A meteor is a meteoroid that has entered the Earth's atmosphere. Because of this, it leaves behind a fiery tail as it falls. Meteors are what we sometimes refer to as a 'shooting star' or 'falling star.' Meteors typically take place in what is known as the mesosphere. Most of them range in altitude from 75 km to 100 km.

Every day, millions of meteors occur in the Earth's atmosphere. The reason why you don’t hear so much about them is because the majority of meteoroids that cause meteors are only about the size of a pebble. They are first visibly detected when they are between about 40 and 75 miles (65 and 120 kilometers) above the Earth. However, they disintegrate at altitudes of 30 to 60 miles (50 to 95 kilometers), which is why they generally do not become a problem for inhabitants on Earth.

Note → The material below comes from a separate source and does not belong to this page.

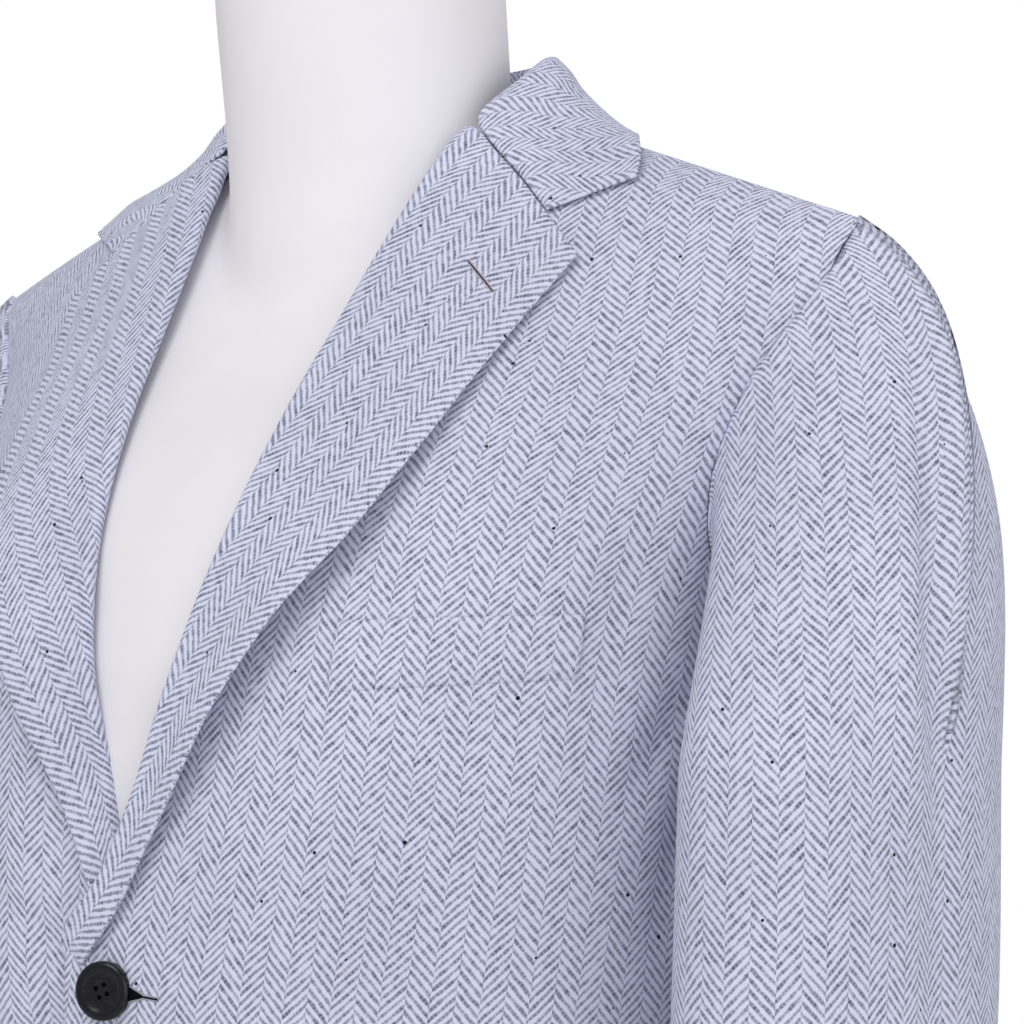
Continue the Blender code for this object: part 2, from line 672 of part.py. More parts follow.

Just before a meteor enters the Earth's atmosphere, it is traveling at a speed of about 70 kilometers per second. The act creates intense heat because of the friction between the quick-moving meteor and the gas in the Earth's atmosphere. The heat causes the meteor to glow, and then it starts to burn. Most meteors burn up before they hit Earth. Only large meteors survive travel through the atmosphere.

What is a Fireball?

When a meteor reaches brightness greater than Venus (magnitude –4), it is called a fireball. The fireball is a meteor that is brighter than usual – according to the International Astronomical Union – it is "a meteor brighter than any of the planets."

What are Meteorites?

When a meteor falls to Earth, it is called a meteorite. The fiery entry into the Earth's atmosphere and all of the pressure that comes with it causes a meteor to loss a great deal of its mass. If it survives the travel, it is a rare occurrence. When a meteorite hits the earth, it is comprised of rock and/or metals. Upon impact, it comes in contact with the ground, but it is not destroyed. Impact craters found on the earth are sometimes associated with meteorites. If the collision possesses more energy, the meteorite vaporizes and leaves no trace of a meteorite behind.

A phenomenon that is pretty cool to witness is a meteor shower, which involves the falling of many meteors through the atmosphere in a relatively short period of time. The patterns of the falling meteors are described as parallel trajectories. When a meteor shower is intense, it is called a meteor storm.